Exactly what she was escaping, much less why, she didn’t know. She just had to do it.

On a breathless gasp, she swung away and plunged down the corridor, but instead of going into the withdrawing room, she rushed past and on. The long corridor ran the length of the ballroom and at the end turned a corner; whisking around it, she came to the door she’d known from previous visits was there. Dragging in a breath, calming her thudding heart, she raised her head; straightening, drawing her usual mantle of self-control firmly about her, she opened the door and stepped onto the terrace.

It was, she judged, the last place Ryder would think of looking for her. There was really no reason she would return there, especially alone.

Silently closing the door, she paused in the spill of shadow provided by the walls and surveyed the five couples strolling the expanse; being alone—strolling alone—would attract attention.

In her present position, she wasn’t visible to the ballroom’s occupants, but if she walked forward, she would be seen. And a single figure was odd enough to attract notice, even from those absorbed in conversation in the ballroom.

Let alone the couples strolling the terrace; at least three knew her, and would undoubtedly seek to gather her in and escort her back into the ballroom . . . where Ryder would be waiting.

She glanced to her left. A set of steep stone steps, helpfully shrouded in shadow, led down to a paved garden path. Holding still in the gloom, she waited, then seized a moment when the strolling couples were otherwise occupied and unlikely to spot her, and slipped silently down the steps, onto the path, and whisked around the corner of the house.

Ahead of her lay the rectangle of garden that faced the private rooms of the big house, and tucked into the opposite corner beyond an expanse of lawn stood a small pillared folly; constructed of white marble, it glimmered faintly in the moonlight.
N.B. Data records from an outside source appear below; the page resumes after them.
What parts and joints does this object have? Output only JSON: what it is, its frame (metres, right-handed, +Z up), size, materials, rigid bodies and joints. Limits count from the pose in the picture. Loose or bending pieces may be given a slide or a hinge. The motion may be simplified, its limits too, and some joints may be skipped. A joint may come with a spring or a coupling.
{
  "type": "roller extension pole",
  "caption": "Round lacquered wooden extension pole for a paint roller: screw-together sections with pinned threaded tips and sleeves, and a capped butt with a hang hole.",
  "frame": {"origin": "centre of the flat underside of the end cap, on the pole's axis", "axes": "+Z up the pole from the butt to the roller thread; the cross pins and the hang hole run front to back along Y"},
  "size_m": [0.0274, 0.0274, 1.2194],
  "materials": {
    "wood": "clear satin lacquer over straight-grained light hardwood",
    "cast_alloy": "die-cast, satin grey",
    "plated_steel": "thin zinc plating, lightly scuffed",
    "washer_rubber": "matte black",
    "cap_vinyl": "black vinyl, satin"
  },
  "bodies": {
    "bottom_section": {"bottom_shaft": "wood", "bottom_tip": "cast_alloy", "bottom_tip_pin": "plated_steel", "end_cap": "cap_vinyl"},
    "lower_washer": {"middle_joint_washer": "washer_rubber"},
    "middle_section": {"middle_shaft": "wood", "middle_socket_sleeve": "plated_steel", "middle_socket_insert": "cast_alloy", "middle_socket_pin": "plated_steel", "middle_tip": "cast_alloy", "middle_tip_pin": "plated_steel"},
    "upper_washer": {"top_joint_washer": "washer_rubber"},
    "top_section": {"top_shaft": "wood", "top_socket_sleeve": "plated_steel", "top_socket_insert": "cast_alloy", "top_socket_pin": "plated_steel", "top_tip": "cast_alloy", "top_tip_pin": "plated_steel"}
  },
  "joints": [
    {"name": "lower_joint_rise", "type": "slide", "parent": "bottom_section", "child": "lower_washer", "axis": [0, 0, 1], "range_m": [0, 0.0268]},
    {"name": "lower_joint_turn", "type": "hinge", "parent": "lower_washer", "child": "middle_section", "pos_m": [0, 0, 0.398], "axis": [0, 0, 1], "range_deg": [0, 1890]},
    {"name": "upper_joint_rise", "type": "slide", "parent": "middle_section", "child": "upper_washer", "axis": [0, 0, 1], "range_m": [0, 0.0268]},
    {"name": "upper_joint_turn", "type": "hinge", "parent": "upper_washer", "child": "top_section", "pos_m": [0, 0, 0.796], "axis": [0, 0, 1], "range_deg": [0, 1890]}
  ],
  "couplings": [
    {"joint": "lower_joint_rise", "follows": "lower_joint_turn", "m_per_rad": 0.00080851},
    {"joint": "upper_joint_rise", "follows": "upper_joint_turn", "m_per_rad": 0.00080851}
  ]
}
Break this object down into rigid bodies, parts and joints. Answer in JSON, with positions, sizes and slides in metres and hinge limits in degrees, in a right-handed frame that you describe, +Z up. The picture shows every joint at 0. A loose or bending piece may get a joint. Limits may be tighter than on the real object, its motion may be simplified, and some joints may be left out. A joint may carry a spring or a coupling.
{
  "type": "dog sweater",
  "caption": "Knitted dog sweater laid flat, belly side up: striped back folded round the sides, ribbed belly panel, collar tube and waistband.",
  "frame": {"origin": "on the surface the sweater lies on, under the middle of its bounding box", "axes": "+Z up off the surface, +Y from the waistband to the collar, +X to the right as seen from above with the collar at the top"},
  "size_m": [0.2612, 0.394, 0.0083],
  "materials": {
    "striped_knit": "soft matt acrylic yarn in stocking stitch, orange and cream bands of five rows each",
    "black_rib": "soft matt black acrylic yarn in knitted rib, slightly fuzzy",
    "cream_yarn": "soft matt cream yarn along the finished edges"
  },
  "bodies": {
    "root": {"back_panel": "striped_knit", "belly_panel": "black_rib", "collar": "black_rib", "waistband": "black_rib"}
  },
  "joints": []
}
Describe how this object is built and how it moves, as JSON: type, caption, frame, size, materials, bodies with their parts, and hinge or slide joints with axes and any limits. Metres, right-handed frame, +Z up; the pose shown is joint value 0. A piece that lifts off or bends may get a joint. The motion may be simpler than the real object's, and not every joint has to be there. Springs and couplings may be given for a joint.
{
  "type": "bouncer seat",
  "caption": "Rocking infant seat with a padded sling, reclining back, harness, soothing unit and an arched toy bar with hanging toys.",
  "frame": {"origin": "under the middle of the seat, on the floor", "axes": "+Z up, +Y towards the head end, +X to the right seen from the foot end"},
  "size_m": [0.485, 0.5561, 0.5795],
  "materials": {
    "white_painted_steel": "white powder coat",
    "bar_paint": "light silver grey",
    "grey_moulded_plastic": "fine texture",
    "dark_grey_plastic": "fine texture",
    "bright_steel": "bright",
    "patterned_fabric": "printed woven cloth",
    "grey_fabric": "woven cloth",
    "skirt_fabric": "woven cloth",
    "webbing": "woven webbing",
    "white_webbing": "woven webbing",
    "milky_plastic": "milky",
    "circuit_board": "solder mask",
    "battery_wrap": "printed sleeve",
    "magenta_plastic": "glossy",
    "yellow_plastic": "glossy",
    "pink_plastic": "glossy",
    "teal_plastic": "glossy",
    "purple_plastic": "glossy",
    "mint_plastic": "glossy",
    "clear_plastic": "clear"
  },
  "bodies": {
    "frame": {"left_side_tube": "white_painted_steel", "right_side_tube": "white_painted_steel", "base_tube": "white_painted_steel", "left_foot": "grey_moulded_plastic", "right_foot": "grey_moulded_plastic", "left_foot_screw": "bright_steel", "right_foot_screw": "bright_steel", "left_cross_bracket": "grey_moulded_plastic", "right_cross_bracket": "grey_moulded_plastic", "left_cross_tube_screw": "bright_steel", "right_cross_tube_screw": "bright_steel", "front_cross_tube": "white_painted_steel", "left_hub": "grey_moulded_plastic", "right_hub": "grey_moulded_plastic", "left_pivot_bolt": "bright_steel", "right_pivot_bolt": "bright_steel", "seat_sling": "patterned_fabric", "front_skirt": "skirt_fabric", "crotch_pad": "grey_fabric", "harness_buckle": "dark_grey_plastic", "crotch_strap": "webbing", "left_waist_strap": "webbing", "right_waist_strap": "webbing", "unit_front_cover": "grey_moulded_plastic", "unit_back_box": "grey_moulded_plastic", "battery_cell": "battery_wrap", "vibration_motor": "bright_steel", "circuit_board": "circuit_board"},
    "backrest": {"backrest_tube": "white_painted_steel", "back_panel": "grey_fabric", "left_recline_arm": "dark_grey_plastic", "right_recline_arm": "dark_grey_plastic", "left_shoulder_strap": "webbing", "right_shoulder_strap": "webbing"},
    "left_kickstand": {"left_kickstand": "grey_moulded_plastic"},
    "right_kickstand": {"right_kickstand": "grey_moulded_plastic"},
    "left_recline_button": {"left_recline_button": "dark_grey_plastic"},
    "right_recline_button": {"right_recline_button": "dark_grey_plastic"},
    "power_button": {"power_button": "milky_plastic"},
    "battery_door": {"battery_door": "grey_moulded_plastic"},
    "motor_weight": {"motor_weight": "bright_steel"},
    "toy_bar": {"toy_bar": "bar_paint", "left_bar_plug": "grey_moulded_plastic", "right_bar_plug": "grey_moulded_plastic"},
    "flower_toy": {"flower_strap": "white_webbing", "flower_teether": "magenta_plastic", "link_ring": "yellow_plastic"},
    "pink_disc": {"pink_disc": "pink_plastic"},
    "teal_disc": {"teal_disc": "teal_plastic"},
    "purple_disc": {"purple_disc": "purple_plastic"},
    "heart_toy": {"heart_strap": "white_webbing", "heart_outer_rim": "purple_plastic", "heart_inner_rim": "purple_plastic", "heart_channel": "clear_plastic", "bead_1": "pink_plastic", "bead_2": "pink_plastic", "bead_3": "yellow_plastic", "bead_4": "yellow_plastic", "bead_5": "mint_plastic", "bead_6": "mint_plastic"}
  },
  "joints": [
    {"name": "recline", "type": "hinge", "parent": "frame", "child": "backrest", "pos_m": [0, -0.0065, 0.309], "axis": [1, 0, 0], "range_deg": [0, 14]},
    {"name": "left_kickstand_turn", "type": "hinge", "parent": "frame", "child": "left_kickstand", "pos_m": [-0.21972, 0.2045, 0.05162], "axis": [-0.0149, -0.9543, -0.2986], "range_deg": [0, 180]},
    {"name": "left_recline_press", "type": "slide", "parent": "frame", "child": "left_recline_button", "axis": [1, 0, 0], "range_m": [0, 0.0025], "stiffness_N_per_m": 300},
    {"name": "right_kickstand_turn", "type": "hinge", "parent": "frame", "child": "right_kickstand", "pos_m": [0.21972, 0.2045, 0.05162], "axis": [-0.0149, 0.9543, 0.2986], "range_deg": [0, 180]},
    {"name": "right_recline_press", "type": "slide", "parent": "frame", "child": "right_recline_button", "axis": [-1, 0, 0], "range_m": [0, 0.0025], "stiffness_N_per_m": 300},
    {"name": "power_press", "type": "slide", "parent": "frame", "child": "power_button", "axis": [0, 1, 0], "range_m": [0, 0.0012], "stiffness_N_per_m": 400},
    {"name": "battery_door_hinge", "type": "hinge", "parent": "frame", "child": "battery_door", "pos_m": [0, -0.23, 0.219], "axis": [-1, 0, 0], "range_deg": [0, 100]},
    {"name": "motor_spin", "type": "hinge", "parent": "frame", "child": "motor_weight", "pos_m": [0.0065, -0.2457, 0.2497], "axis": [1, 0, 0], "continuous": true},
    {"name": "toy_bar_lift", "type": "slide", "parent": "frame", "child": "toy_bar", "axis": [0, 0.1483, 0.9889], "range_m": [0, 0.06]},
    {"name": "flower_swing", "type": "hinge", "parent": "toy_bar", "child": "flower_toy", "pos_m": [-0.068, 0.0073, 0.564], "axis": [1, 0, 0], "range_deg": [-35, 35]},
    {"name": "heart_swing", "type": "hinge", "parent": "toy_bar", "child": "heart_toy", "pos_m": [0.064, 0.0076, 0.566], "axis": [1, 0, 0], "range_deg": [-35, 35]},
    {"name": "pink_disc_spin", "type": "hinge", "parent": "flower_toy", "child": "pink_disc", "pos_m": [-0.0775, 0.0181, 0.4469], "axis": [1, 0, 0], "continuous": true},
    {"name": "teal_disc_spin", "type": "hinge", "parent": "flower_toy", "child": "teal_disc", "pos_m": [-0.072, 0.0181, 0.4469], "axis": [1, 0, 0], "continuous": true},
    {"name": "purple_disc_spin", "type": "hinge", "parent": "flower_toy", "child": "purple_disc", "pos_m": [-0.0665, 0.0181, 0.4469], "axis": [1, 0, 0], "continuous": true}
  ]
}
When the weather was fine, Lady Castlemaine often used the lawn for her afternoon teas, but there was no direct access from the ballroom, and at night the area was unlighted.

No one would be in the folly at present; she could sit in the quiet darkness for a while, long enough to calm her stupidly thudding heart and get her mind working again. She had no idea why Ryder’s pursuit—his suddenly intent focus on her—had affected her to this degree, but she needed to settle her nerves, reclaim her senses, regain complete control of her mind, and then devise a workable plan to get the time she needed with Randolph to . . . properly assess if he was, indeed, her hero.

That she now doubted her earlier certainty irked. She’d been so
sure
. . . and on one hand, she still was. Logically, and by every measurable criterion, Lord Randolph Cavanaugh was the perfect husband for her—he
should be
her hero.

Walking slowly past the lawn, she turned onto the narrower path that led to the folly; it wended through the wide flower beds, small bushes and flowering plants nodding on either side, their colors washed out by the moonlight, but their scents still discernible on the night breeze. Gradually, her odd panic subsided; slowly pacing, her gaze on the path ahead, she felt her temper stir as the reality of what had just transpired coalesced in her mind.

She’d been forced out of the ballroom—her field of action—by Ryder. By an interfering, high-handed, wholly arrogant despot; no matter how much amiability he used to cloak his true nature, that was what Ryder assuredly was.

And tonight he’d trumped her.

Her
—she who was always in charge. More, he’d done it in an arena she considered hers. Hers to organize and arrange to her liking.

Eyes narrowing, she raised her skirts and marched up the three steps into the deeper shadows of the folly, her temper escalating to a steady boil.

Even though there was no one to see, she set her lips in a mutinous line.

Halting at the top of the steps, she let her skirts fall.